Source: R. Garrison, Time and Money: The Macroeconomics of Capital Structure, 2001, p.50
The graph to the left is our production structure with the various stages of production.  This is our capital structure. Investors invest in the production structure, to maintain our capital. The slope is positive. If an investor invests in a low stage such as mining, the investor makes money by being able to sell a product at a higher price. This price difference, between money invested and proceeds of products sold, is the interest. This price difference is NOT the profit of the producer. Interest and profit are 2 different things. The slope is always positive, because interest is always positive. Please note that the proceeds are the number of goods times the price of these goods.
The graph top right depicts how much consumers spend on consumptions goods and how much they invest. Consumers buy a certain number of goods, at a certain price. The amount they spend equals the number of goods times the price of these goods. The consumption goods are produced in our production structure and paid by the consumers.  The money people earn but do not consume can be used to invest or saved. If people invest, this money will not be available for a certain period. It takes time to produce things and it takes time to harvest the proceeds of any investment. If people save money, they want to have this money available at all times.  They will not receive any interest. In this capitalistic society, you only earn interest by giving up this money for a certain period of TIME.

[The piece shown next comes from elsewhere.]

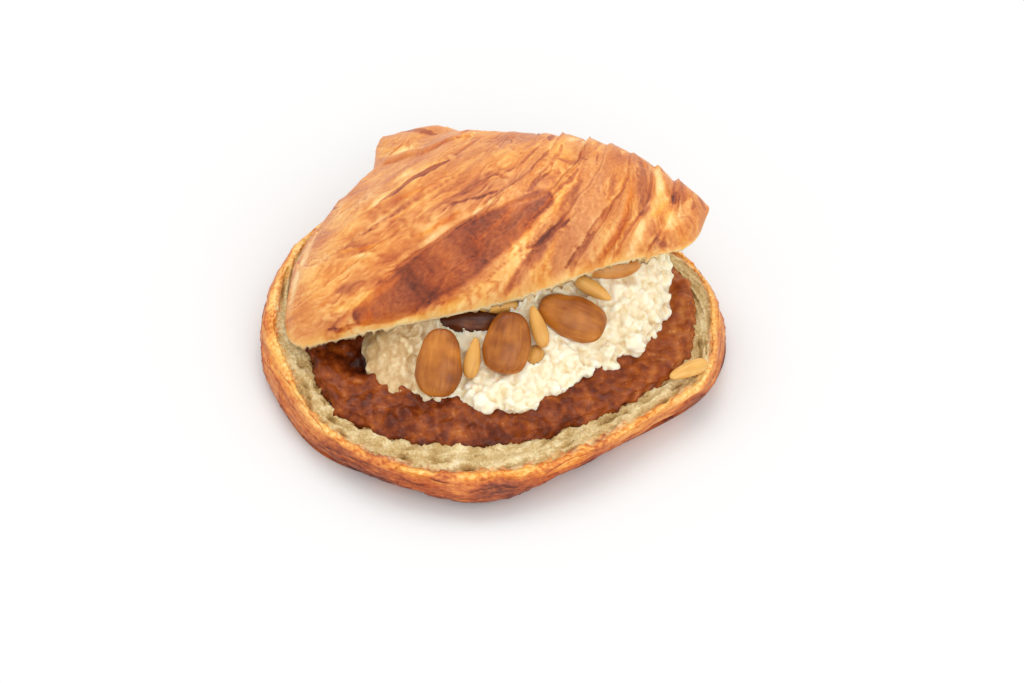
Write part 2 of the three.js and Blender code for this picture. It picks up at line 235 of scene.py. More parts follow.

The graph bottom right is the supply and demand of loanable funds. The supply of funds consist of people’s savings.  The higher the interest rate, the more people will be induced to save or to invest. The demand for funds is from investors. The demand is from investors wishing to borrow money, in order to invest in the production structure. The lower the interest rate, the more investors believe they see opportunities for investing this money in a profitable manner.
The graph is a schematic way of illustrating the capitalistic society. Hopefully it helps in our thinking of how a capitalistic society can work.